Overdrive is simply using an excess voltage to try to speed up pixel transitions, but sometimes you get lots of overshoot (see LCD Overdrive Artifacts). Overdrive is also known as RTC / RTA (Response Time Compensation / Response Time Acceleration). It is known as BENQ AMA or ASUS Trace Free. Electronics simply know what's the current state of the LCD pixel (current color), and what the new state is desired. Then they compute a custom voltage, designed specifically for that pixel, to push that pixel to its new value faster. Small movements needs lower voltage (e.g. light grey -> lighter grey), and large movements (e.g. white->black) needs higher voltage.
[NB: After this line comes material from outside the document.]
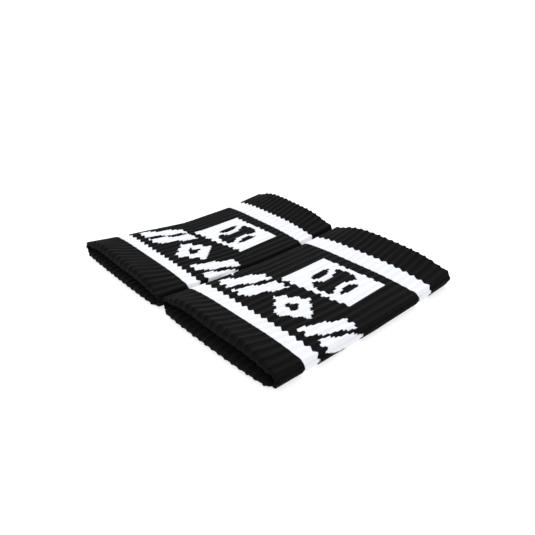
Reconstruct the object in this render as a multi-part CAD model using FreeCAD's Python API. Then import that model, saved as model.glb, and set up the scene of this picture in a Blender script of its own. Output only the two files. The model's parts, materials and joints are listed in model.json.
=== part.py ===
"""A pair of ribbed knit sweat wristbands, lying flat side by side.

Each band is a double-layer tube of rib knit, knitted twice as long as it is worn, folded in at
both mouths and closed by one seam inside. It lies pressed flat on its side folds, and its mouths
stand a little open. Every zone of the knit is cut at half height into a lower and an upper half,
because the tube opens by its upper half rising off its lower half.

Frame: +X across both bands, +Y along the arm towards the rear mouths, +Z up, floor at z = 0,
and the origin under the middle of the pair. All sizes are in millimetres.
"""
import FreeCAD, Part
import math
import os

# ---- lengths along the arm, from the front mouth to the rear mouth ----
band_length = 126.0
front_cuff_length = 15.5
front_stripe_width = 8.2
rear_stripe_width = 10.3
rear_cuff_length = 19.7

# ---- height of the flattened tube above the floor ----
front_mouth_height = 13.4 # at mid-width of a mouth, where the layers part
rear_mouth_height = 14.2
cuff_root_height = 9.6    # where a cuff meets its stripe
waist_height = 8.5        # at mid-width between the stripes
fold_height = 7.6         # at the two side folds
half_gap = 0.3            # between the lower and the upper half at the side folds
sole_press = 0.05         # how far the underside is pressed flat against the floor

# ---- layers of the wall, from the outside in ----
outer_thickness = 1.0
lining_thickness = 0.8
turned_edge = 1.8         # length of the full-thickness fold at a mouth
elastic_thickness = 0.5
elastic_width = 0.8
elastic_pitch = 3.4
front_elastic_rows = 4
rear_elastic_rows = 5
elastic_start = 3.0       # from a mouth to its first elastic row
seam_width = 2.4          # of the closing seam that joins the two ends of the lining

# ---- white motifs knitted into the centre panel ----
inlay_depth = 0.5
inlay_from_fold = 1.0     # the row stops this far short of where the side folds begin to turn
emblem_width = 39.0
emblem_length = 31.0
emblem_from_rear_stripe = 7.6
emblem_aside = 4.0        # to +X of the band's middle
ball_radius = 12.4
ball_seam_centre = 18.5
ball_seam_radius = 12.5
ball_seam_width = 2.8
row_height = 22.0
row_from_front_stripe = 6.2
row_pitch = 28.0
row_phase = 7.0           # sideways place of the middle motif
diamond_width = 25.0
diamond_hole = 0.36       # size of the dark middle, as a share of the diamond
bar_width = 8.5           # of one slanted bar
bar_gap = 3.5
bar_lean = 4.5            # how far either end of a bar leans aside

# ---- how the two bands lie ----
between_bands = 0.6
meeting_rear = -3.0       # sideways place of the rear end of the line where they meet
bands = {
    "band_a": {"side": -1, "front_width": 87.0, "waist_width": 74.0, "rear_width": 74.0,
               "skew_deg": -1.9, "ahead": 0.5},
    "band_b": {"side": 1, "front_width": 81.0, "waist_width": 81.0, "rear_width": 82.0,
               "skew_deg": -0.4, "ahead": 0.0},
}

# ---- places along the arm ----
front_mouth = -band_length / 2
front_stripe = front_mouth + front_cuff_length
panel_front = front_stripe + front_stripe_width
rear_mouth = band_length / 2
rear_stripe = rear_mouth - rear_cuff_length
panel_rear = rear_stripe - rear_stripe_width
waist = (panel_front + panel_rear) / 2
seam_front = waist - seam_width / 2
seam_rear = waist + seam_width / 2
wall = outer_thickness + lining_thickness
mid_height = fold_height / 2
far = 400.0               # larger than the pair, for the columns and boxes that cut it
stations = [front_mouth, front_stripe, panel_front, panel_rear, rear_stripe, rear_mouth]
station_heights = [front_mouth_height, cuff_root_height, waist_height, waist_height,
                   cuff_root_height, rear_mouth_height]


def between(value, places, amounts):
    """Straight-line value at a place between listed places."""
    for i in range(len(places) - 1):
        if value <= places[i + 1] + 1e-9:
            share = (value - places[i]) / (places[i + 1] - places[i])
            return amounts[i] + share * (amounts[i + 1] - amounts[i])
    return amounts[-1]


def width_at(band, y):
    return between(y, [front_mouth, waist, rear_mouth],
                   [band["front_width"], band["waist_width"], band["rear_width"]])


def centre_at(band, y):
    meeting = between(y, [front_mouth, waist, rear_mouth], [0, 0, meeting_rear])
    return meeting + band["side"] * (between_bands + width_at(band, y)) / 2


def section(band, y, depth):
    """Closed outline of the flattened tube at place y, a given depth under its outside."""
    half = width_at(band, y) / 2 - fold_height / 2
    radius = fold_height / 2 - depth
    low = depth if depth else -sole_press
    high = fold_height - depth
    crown = between(y, stations, station_heights) - depth
    turn = math.radians(band["skew_deg"])

    def at(across, up):
        return FreeCAD.Vector(centre_at(band, y) + across * math.cos(turn),
                              y + band["ahead"] + across * math.sin(turn), up)

    underside = Part.LineSegment(at(-half, low), at(half, low))
    right_fold = Part.Arc(at(half, low), at(half + radius, mid_height), at(half, high))
    top = Part.Arc(at(half, high), at(0, crown), at(-half, high))
    left_fold = Part.Arc(at(-half, high), at(-half - radius, mid_height), at(-half, low))
    return Part.Wire([edge.toShape() for edge in (underside, right_fold, top, left_fold)])


def tube(band, places, depth):
    """Solid tube through the sections at the listed places."""
    pieces = [Part.makeLoft([section(band, a, depth), section(band, b, depth)], True, True)
              for a, b in zip(places, places[1:])]
    return pieces[0] if len(pieces) == 1 else pieces[0].multiFuse(pieces[1:])


def layer(band, places, shallow, deep):
    """Ring between two depths of the wall, from the first place to the last."""
    return tube(band, places, shallow).cut(tube(band, places, deep))


def halves(ring):
    """Cut a ring at half height into its lower half, flat on the floor, and its upper half."""
    below = Part.makeBox(far, far, mid_height - half_gap / 2, FreeCAD.Vector(-far / 2, -far / 2, 0))
    above = Part.makeBox(far, far, far, FreeCAD.Vector(-far / 2, -far / 2, mid_height + half_gap / 2))
    return {"lower": ring.common(below), "upper": ring.common(above)}


def slab(band, y, width):
    """Upright slice of space across the band, square to its skewed sections."""
    block = Part.makeBox(far, width, far, FreeCAD.Vector(-far / 2, 0, -far / 2))
    block.rotate(FreeCAD.Vector(0, 0, 0), FreeCAD.Vector(0, 0, 1), band["skew_deg"])
    block.translate(FreeCAD.Vector(centre_at(band, y), y + band["ahead"], 0))
    return block


def prism(band, y, face):
    """A flat shape drawn about the band's middle at place y, made into an upright column."""
    column = face.extrude(FreeCAD.Vector(0, 0, far))
    column.translate(FreeCAD.Vector(0, 0, -far / 2))
    column.rotate(FreeCAD.Vector(0, 0, 0), FreeCAD.Vector(0, 0, 1), band["skew_deg"])
    column.translate(FreeCAD.Vector(centre_at(band, y), y + band["ahead"], 0))
    return column


def polygon(corners):
    points = [FreeCAD.Vector(x, y, 0) for x, y in corners]
    return Part.Face(Part.makePolygon(points + points[:1]))


def disc(x, radius):
    return Part.Face(Part.Wire(Part.makeCircle(radius, FreeCAD.Vector(x, 0, 0))))


def emblem_face():
    """White box with a dark ball in it, whose two curved seams are white."""
    left, right = emblem_aside - emblem_width / 2, emblem_aside + emblem_width / 2
    box = polygon([(left, -emblem_length / 2), (right, -emblem_length / 2),
                   (right, emblem_length / 2), (left, emblem_length / 2)])
    ball = disc(emblem_aside, ball_radius)
    seams = []
    for side in (-1, 1):
        centre = emblem_aside + side * ball_seam_centre
        rim = disc(centre, ball_seam_radius).cut(disc(centre, ball_seam_radius - ball_seam_width))
        seams.append(rim.common(ball))
    return [box.cut(ball)] + seams


def diamond_face(x):
    def outline(share):
        across = share * diamond_width / 2
        along = share * row_height / 2
        return polygon([(x - across, 0), (x, -along), (x + across, 0), (x, along)])
    return [outline(1).cut(outline(diamond_hole))]


def bar_faces(x):
    """Two slanted bars, side by side."""
    half = row_height / 2
    faces = []
    for start in (x - bar_gap / 2 - bar_width, x + bar_gap / 2):
        faces.append(polygon([(start - bar_lean, -half), (start + bar_width - bar_lean, -half),
                              (start + bar_width + bar_lean, half), (start + bar_lean, half)]))
    return faces


def row_faces():
    """The row of motifs across one face of the band: bars, diamond, bars."""
    return (bar_faces(row_phase - row_pitch) + diamond_face(row_phase)
            + bar_faces(row_phase + row_pitch))


def inlay(band, y, faces, skin):
    """Flat shapes let into a thin skin of the panel between its folds, as separate solids."""
    reach = (min(band["front_width"], band["rear_width"]) - fold_height) / 2 - inlay_from_fold
    flat_part = polygon([(-reach, -far), (reach, -far), (reach, far), (-reach, far)])
    parts = []
    for face in faces:
        for flat in face.common(flat_part).Faces:
            parts += prism(band, y, flat).common(skin).Solids
    return Part.makeCompound(parts)


def band_parts(name, band):
    """All the solids of one band, by node name."""
    nodes = {}

    def add(zone, ring):
        for half, shape in halves(ring).items():
            nodes[f"{name}_{zone}_{half}"] = shape

    # cuffs, with the full-thickness fold at each mouth
    front_fold = layer(band, [front_mouth, front_stripe], 0, wall).common(
        slab(band, front_mouth, turned_edge))
    add("front_cuff", layer(band, [front_mouth, front_stripe], 0, outer_thickness).fuse(front_fold))
    rear_fold = layer(band, [rear_stripe, rear_mouth], 0, wall).common(
        slab(band, rear_mouth - turned_edge, turned_edge))
    add("rear_cuff", layer(band, [rear_stripe, rear_mouth], 0, outer_thickness).fuse(rear_fold))
    add("front_stripe", layer(band, [front_stripe, panel_front], 0, outer_thickness))
    add("rear_stripe", layer(band, [panel_rear, rear_stripe], 0, outer_thickness))

    # centre panel, with its white motifs let into its outside
    panel_run = [panel_front, waist, panel_rear]
    add("centre_panel", layer(band, panel_run, 0, outer_thickness))
    skins = halves(layer(band, panel_run, 0, inlay_depth))
    row_middle = panel_front + row_from_front_stripe + row_height / 2
    emblem_middle = panel_rear - emblem_from_rear_stripe - emblem_length / 2
    motifs = {f"{name}_motif_row_lower": inlay(band, row_middle, row_faces(), skins["lower"]),
              f"{name}_motif_row_upper": inlay(band, row_middle, row_faces(), skins["upper"]),
              f"{name}_emblem_upper": inlay(band, emblem_middle, emblem_face(), skins["upper"])}
    for node, shape in motifs.items():
        panel = f"{name}_centre_panel_{node.rsplit('_', 1)[1]}"
        nodes[panel] = nodes[panel].cut(shape)
        nodes[node] = shape

    # lining in two runs, its closing seam, and the elastic rows laid in behind the cuffs
    front_run = [front_mouth, front_stripe, panel_front, seam_front]
    rear_run = [seam_rear, panel_rear, rear_stripe, rear_mouth]
    front_lining = layer(band, front_run, outer_thickness, wall).cut(
        slab(band, front_mouth, turned_edge))
    rear_lining = layer(band, rear_run, outer_thickness, wall).cut(
        slab(band, rear_mouth - turned_edge, turned_edge))
    elastic_depth = outer_thickness + elastic_thickness
    front_rows = layer(band, [front_mouth, front_stripe], outer_thickness, elastic_depth)
    rear_rows = layer(band, [rear_stripe, rear_mouth], outer_thickness, elastic_depth)
    front_slabs = Part.makeCompound(
        [slab(band, front_mouth + elastic_start + i * elastic_pitch, elastic_width)
         for i in range(front_elastic_rows)])
    rear_slabs = Part.makeCompound(
        [slab(band, rear_mouth - elastic_start - elastic_width - i * elastic_pitch, elastic_width)
         for i in range(rear_elastic_rows)])
    front_elastic = front_rows.common(front_slabs)
    rear_elastic = rear_rows.common(rear_slabs)
    add("front_elastic", front_elastic)
    add("rear_elastic", rear_elastic)
    add("front_lining", front_lining.cut(front_elastic))
    add("rear_lining", rear_lining.cut(rear_elastic))
    add("closing_seam", layer(band, [seam_front, waist, seam_rear], outer_thickness, wall))
    return nodes


def main():
    nodes = {}
    for name, band in bands.items():
        nodes.update(band_parts(name, band))
    whole = Part.makeCompound(list(nodes.values())).BoundBox
    to_middle = FreeCAD.Vector(-whole.Center.x, -whole.Center.y, 0)
    print("pair", round(whole.XLength, 2), round(whole.YLength, 2), round(whole.ZLength, 2),
          "moved by", [round(part, 3) for part in to_middle])
    os.makedirs("parts", exist_ok=True)
    for node, shape in nodes.items():
        solid = Part.makeCompound(shape.Solids) if len(shape.Solids) > 1 else shape.Solids[0]
        solid.translate(to_middle)
        solid.exportStep(f"parts/{node}.step")
        print(node, len(shape.Solids), round(solid.Volume, 1), solid.isValid())


main()
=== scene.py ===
# %% [markdown]
# # A pair of ribbed knit sweat wristbands
# Two wristbands lie flat, side by side, on a white floor. Each is a tube of rib knit that was knitted
# twice as long as it is worn and then folded in at both mouths, so its wall is two layers thick.
# The frame holds the plain solids of the pair, which move. This file gives them their knit: real rib
# relief in the mesh, white yarn let in for the stripes and motifs, and rounded, ribbed mouths.

# %% Load the frame
import json
import math

import bmesh
import bpy
import numpy as np
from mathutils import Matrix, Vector


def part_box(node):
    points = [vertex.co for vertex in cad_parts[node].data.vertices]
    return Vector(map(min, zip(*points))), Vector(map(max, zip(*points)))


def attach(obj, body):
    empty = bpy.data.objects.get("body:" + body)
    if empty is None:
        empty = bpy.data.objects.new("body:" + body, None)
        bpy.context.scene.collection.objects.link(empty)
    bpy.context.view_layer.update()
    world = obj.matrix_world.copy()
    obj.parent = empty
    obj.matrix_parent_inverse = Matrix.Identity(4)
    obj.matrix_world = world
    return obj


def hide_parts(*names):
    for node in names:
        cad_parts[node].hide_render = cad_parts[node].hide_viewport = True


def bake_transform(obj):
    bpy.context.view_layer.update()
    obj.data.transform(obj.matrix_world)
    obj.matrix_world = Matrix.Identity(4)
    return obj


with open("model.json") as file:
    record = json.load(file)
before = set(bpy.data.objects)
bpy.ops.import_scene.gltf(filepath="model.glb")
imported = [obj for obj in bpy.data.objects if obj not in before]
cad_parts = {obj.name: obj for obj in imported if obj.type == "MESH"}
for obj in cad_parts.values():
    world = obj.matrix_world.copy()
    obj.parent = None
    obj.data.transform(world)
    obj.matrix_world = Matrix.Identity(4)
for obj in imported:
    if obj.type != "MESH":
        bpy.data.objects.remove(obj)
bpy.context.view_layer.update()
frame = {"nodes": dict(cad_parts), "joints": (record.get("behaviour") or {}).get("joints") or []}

mm = 0.001

# %% [markdown]
# ## Camera first
# The view is from the front right, about 27 degrees above the floor, through a lens that is
# a little longer than a wide angle. A camera close to a small thing makes its near corner look large,
# so the distance matters as much as the lens. The camera turns to face a named point on the floor.

# %% Camera
camera_place = Vector((213.3, -184.8, 148.3)) * mm
camera_target = Vector((1.3, 5.5, 0.0)) * mm
camera_lens = 38.4

camera_data = bpy.data.cameras.new("front_right_camera")
camera = bpy.data.objects.new("front_right_camera", camera_data)
bpy.context.scene.collection.objects.link(camera)
camera.location = camera_place
camera.rotation_euler = (camera_target - camera_place).to_track_quat("-Z", "Y").to_euler()
camera_data.lens = camera_lens
camera_data.clip_start = 0.005
camera_data.clip_end = 100.0
bpy.context.scene.camera = camera
print("camera is", round((camera_target - camera_place).length / mm), "mm from its target")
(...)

Negative voltage for transition in one direction and positive voltage for transition in opposite direction (e.g. brighter versus darker).

Note that there's really three subpixels for pixel, so LCD driving for each subpixel is often independent of each other, as each color channel is considered a separate pixel to the LCD electronics.

It has only been recently, in the last few years, that LCDs have finally become good enough for high-quality strobing.